Having the film set in the time period of Spielberg's greatest successes is a fun diversion from the film's mediocrity. Some of the shots and use of color are great throwbacks and the cars and the clothes too. However, there are moments when it starts to become a bit too overstated. I understand that this is a different time period, the kids don't need to be screaming the lyrics of "My Sharona" in unison to hammer that point home. Again, I'll mention a Matt Reeves film - Let Me In. I didn't love the film, but felt there was some very cool uses of nostalgia in it. The kids cruising around to Blue Oyster Cult don't need to talk about how they're listening to BOC because it's just a part of the background.

And speaking of the film's kids, I thought most of them were pretty good little actors, which I don't say often. However, their whole story seemed a bit contrived and boring to me. I don't really care about the movie they're trying to make, but it's given a lot of attention throughout the film. They're making a zombie movie whilst name dropping Romero repeatedly - hasn't this been done before? It also seems to me that the subject of their film is what it is because zombies are currently very in vogue.
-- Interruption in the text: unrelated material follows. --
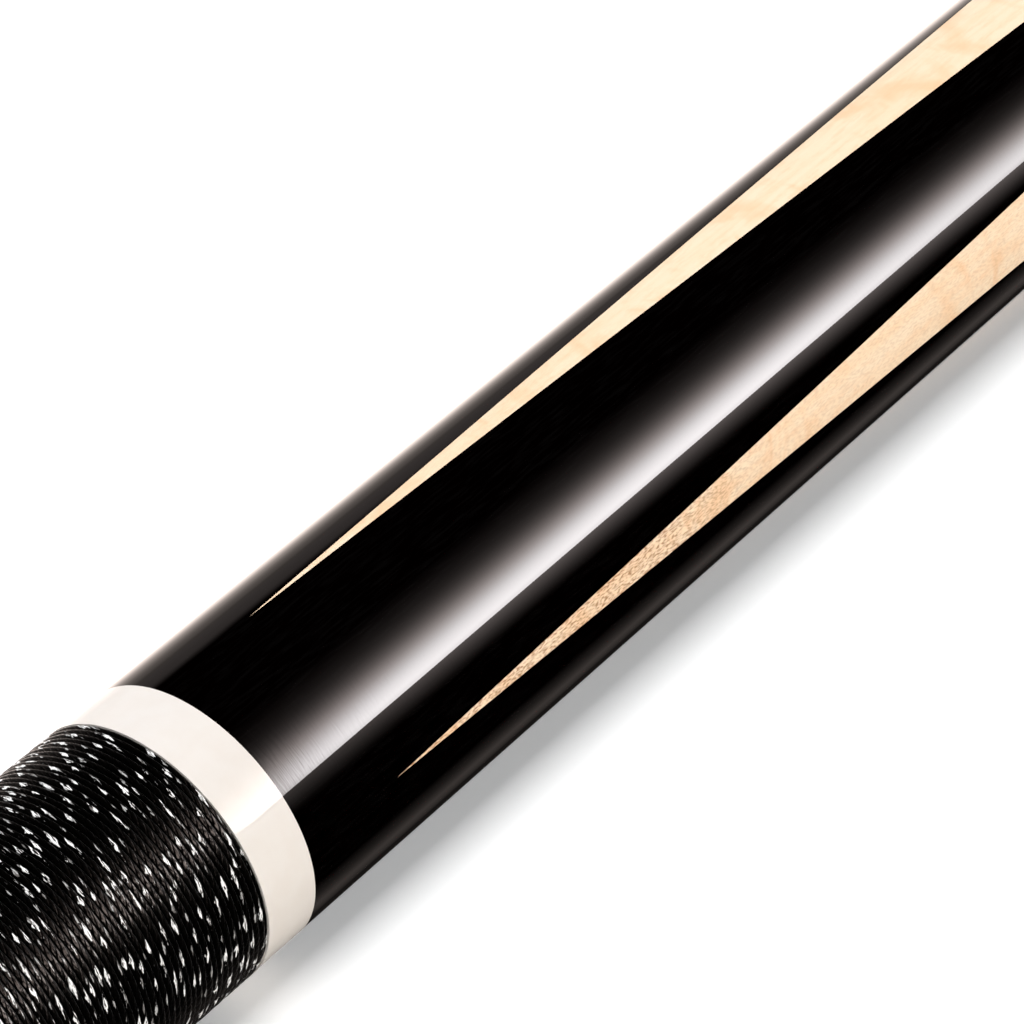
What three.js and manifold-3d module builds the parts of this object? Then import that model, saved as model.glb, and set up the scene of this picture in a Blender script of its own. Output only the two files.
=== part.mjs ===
import * as THREE from 'three';
import { mergeVertices } from 'three/addons/utils/BufferGeometryUtils.js';
import Module from 'manifold-3d';

// A two-piece pool cue, in millimetres. It lies with its axis along +X, from the bumper to the tip.
// The origin is the middle of the bumper's flat end, and +Z is up.

const wasm = await Module();
wasm.setup();

// Driving dimensions
const buttLength = 736.6;
const shaftLength = 736.6;
const capRadius = 15.875;
const jointRadius = 10.8;
const ferruleRadius = 6.4;

// Fits: a glued seam, and the gap round a piece that turns or screws
const glueLine = 0.05;
const runningGap = 0.3;

// Bumper, with a stud moulded into it
const bumperLength = 11;
const bumperSeatRadius = 14.8;
const bumperFaceRadius = 13.9;
const bumperEdgeRound = 2.6;
const studRadius = 6.1;
const studReach = 11;
const studHeadRadius = 9;
const studHeadThickness = 2.5;
const studHeadCover = 2.2;
const capInsertWall = 2.2;
const capInsertLength = 11;

// Butt cap, its ring and the butt sleeve with its weight bolt
const capLength = 25;
const capEdgeRound = 1.6;
const capRingWidth = 2.5;
const sleeveLength = 86.5;
const sleeveTenonRadius = 10.6;
const sleeveTenonLength = 7;
const weightBoreDepth = 52;
const weightBoltLength = 40;
const weightKeyFlats = 6.35;
const weightKeyDepth = 6;

// Handle: a core with a tenon at each end, a ring at each end and the thread wrap
const handleRingWidth = 5.8;
const wrapLength = 304.8;
const wrapDepth = 0.65;
const wrapEdgeRound = 0.32;
const rearTenonLength = 20;
const frontTenonLength = 9;
const handleTenonWall = 4.2;
const handleScrewRadius = 4.76;
const handleScrewHold = 30;

// Splice: four black prongs let into the maple. They start ahead of the front ring's black base,
// and their points end short of the joint's trim ring.
const prongCount = 4;
const spliceLead = 11.2;
const pointSetback = 38.9;
const spliceTurn = THREE.MathUtils.degToRad(28.5);

// Joint: collars, trim rings, the pin in the butt and the insert in the shaft
const jointCollarLength = 25;
const shaftCollarLength = 17;
const jointTrimWidth = 2.5;
const collarEdgeBreak = 0.25;
const pinRadius = 4.76;
const pinReach = 28;
const pinSetDepth = 45;
const pinNoseRadius = 3.6;
const pinNoseLength = 6;
const pinNoseChamfer = 0.9;
const shaftInsertWall = 1.4;
const shaftInsertLength = 30;
const jointTenonWall = 1.5;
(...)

I really wanted to like the film's conclusion, which features a touch of cool imagery and a nice cut to credits, but it fell very flat and left me completely unsatisfied. In the end, we see Joe letting go of his mom's death (which frames the entire film) and him and his father coming together. My problem with this is that it feels very forced. I don't see how that issue is relevant to the creature's departure from the film. There's this effort to connect the two - the town's experience with the monster and Joe's familial drama - but they're utterly unrelated. I mean, Eliot has an absent father in ET, but that's not mirrored in his relationship with the alien. Some things can just remain background, providing realism and development to the characters and setting. Super 8 suffers from an unnecessary infusion of cheap emotionalism.
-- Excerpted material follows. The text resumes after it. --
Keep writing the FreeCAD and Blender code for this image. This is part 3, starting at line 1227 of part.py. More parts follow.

I was hoping this film would recapture some of Amblin's glory from an era gone by. And I, being a huge supporter of period films, thought that setting the film within that era would be a major plus, but perhaps I was thinking about it all wrong. The 70's/80's Amblin films weren't great themselves for imitating an era gone by. They existed within their own era, so something hoping to match them would have to exemplify it's own times in an equally positive way. The most you can hope for by imitating is an imitation, where I was hoping for the genuine article. Turns out you just can't go back to that time. Super 8 is an unimpressive, heartless, an unoriginal action film consistent with what is currently being pumped out of Hollywood. Setting it in a different era doesn't change that. It won't be considered among the classics it's aspiring to be, except for as a cheap imitation.